However, as you have mentioned, past results mean very little and on average actively managed mutual funds have lower returns than the indexes.
If you believe that some mutual funds return more than the average because of probabilities (luck) instead of better management (as I do) then you'd move all your funds to indexes. If you believe that the management does make a difference, then keep the funds (in this case, probably you should keep all of them as they have great returns).
You need to use the geometric mean instead of arithmetic mean to evaluate past performance for a time series. That would be the compound rate of return.
Entering your numbers in a spreadsheet, I got:
TD CDN Index 9.77%
TD US Index Currency Neutral 2.78%
TD International Index 2.77%

TD CDN Equity 10.71%
TD Dividend Income 8.89%
TD Dividend Growth 9.80%
TD Monthly Income 8.41%

To evaluate the risk, you need to compute standard deviation. The standard deviation for TD CDN Equity is 26.40%, for TD CDN Index is 21.23%, so it's slightly lower risk.
I would say that the difference between TD CDN Index and TD CDN Equity is statistically insignificant and I would choose the one with the lower mer (the e-series funds have the lowest mer for TD funds, comparable with ETFs).
The same can be said about the performance of TD Dividend Income fund, TD Dividend Growth Fund and TD Monthly Income Fund compared to TD CDN Index.
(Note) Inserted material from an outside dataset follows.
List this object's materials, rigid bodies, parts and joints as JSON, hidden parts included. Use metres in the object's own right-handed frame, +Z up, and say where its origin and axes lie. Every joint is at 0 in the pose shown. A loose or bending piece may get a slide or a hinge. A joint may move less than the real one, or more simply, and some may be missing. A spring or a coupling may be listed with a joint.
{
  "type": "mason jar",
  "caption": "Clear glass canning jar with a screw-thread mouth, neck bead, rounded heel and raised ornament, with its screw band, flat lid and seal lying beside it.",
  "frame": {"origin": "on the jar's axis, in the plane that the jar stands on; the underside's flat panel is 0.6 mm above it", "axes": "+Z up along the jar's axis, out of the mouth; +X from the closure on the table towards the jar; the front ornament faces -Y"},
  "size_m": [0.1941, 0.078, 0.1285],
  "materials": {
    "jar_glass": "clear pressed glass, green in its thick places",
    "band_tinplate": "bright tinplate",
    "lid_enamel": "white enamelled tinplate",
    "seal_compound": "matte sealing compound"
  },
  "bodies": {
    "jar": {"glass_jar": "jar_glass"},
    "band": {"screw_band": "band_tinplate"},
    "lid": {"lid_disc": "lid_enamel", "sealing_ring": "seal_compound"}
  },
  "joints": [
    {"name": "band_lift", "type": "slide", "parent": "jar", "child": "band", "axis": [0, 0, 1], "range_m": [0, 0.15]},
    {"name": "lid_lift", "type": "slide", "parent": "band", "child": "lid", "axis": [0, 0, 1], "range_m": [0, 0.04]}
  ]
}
These three funds have slightly lower returns and slightly lower risks. However the differences are statistically insignificant.

All these funds have equivalent ETFs with lower mer, which can be traded with costs as low as $5/transaction. If you balance only a few times a year, ETFs are usually lower cost. For examples of ETFs, check http://ca.ishares.com/index.do. You can then compare the costs and returns with the TD funds.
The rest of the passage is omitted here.